I'd just keep it on one line.

hackdna · 2019-11-04T19:57:10Z

refinery/analysis_manager/tasks.py

+                "Starting auxiliary file generation and import for analysis "
+                "'%s'", analysis)
+            auxiliary_file_tasks = TaskSet(
+                tasks=auxiliary_file_tasks_signatures


tasks=analysis.attach_derived_nodes_to_dataset()
I'd also break up this function because it sounds like it is doing more than one thing

hackdna · 2019-11-04T19:58:34Z

refinery/analysis_manager/tasks.py

+            analysis_status.auxiliary_file_task_group_id = (
+                auxiliary_file_tasks.taskset_id
+            )


analysis_status.auxiliary_file_task_group_id = \ auxiliary_file_tasks.taskset_id

hackdna · 2019-11-04T20:05:31Z

refinery/core/models.py

+        auxiliary_file_import_tasks = self._create_annotated_nodes()
+        return auxiliary_file_import_tasks


return self._create_annotated_nodes()

hackdna · 2019-11-04T20:20:00Z

refinery/core/models.py

+                    if subtask is not None:
+                        auxiliary_file_tasks += [subtask]

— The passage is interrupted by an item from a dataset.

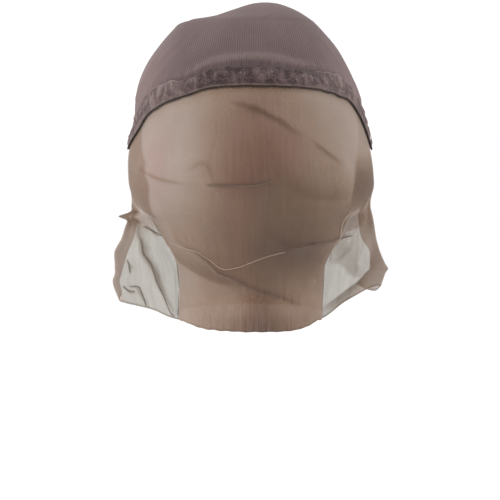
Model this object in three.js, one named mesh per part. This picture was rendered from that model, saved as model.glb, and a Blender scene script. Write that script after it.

may be auxiliary_file_tasks += [subtask] if subtask else []?

hackdna · 2019-11-04T20:21:15Z

refinery/core/models.py

+        auxiliary_file_tasks = self._prepare_annotated_nodes(node_uuids)
+        return auxiliary_file_tasks


return self._prepare_annotated_nodes(node_uuids)

hackdna · 2019-11-04T20:40:04Z

refinery/data_set_manager/models.py

+        if auxiliary_filter is None:
+            return [child.uuid for child in self.children.all()]
+        else:
+            return [
+                child.uuid for child in self.children.filter(
+                    is_auxiliary_node=auxiliary_filter
+                )
+            ]


This can be a lot more readable as a separate function (e.g., get_auxiliary_nodes())

hackdna · 2019-11-04T20:42:53Z

refinery/data_set_manager/models.py

                self.file_item.filetype.used_for_visualization and
                self.file_item.datafile and
                settings.REFINERY_AUXILIARY_FILE_GENERATION ==
-                'on_file_import'):
+                'on_file_import' and
+                self.file_item.get_extension().lower() in
+                self.AUXILIARY_FILES_NEEDED_FOR_VISUALIZATION):


This list of conditions is a good candidate for factoring out into a helper function (at least a part of it). Also, ideally, this should be checked before calling this function, so you would not have to return None at the end.

hackdna · 2019-11-04T20:58:17Z

refinery/data_set_manager/models.py

-            auxiliary_file_store_item.save()
+            file_import = FileImportTask().subtask(
+                (auxiliary_node.file_item.uuid, None,),
+                immutable=True


If generate_auxiliary_file() returns a file UUID then this won't be needed?

what is "this" and why is it unnecessary?

Line 675 (if a comment doesn't specify a line range then it is referring to the line directly above it) but now that you mention it, the args on line 674 would not be needed also since "the first task executes passing its return value to the next task in the chain" (http://docs.celeryproject.org/en/3.1/userguide/canvas.html#the-primitives).

ah i see - generate_auxiliary_file does not currently do that. were you saying you wanted that? it's not like the FileStoreItem is generated there

Yes, the name implies that it should generate the FileStoreItem and return its UUID but there may be more refactoring required.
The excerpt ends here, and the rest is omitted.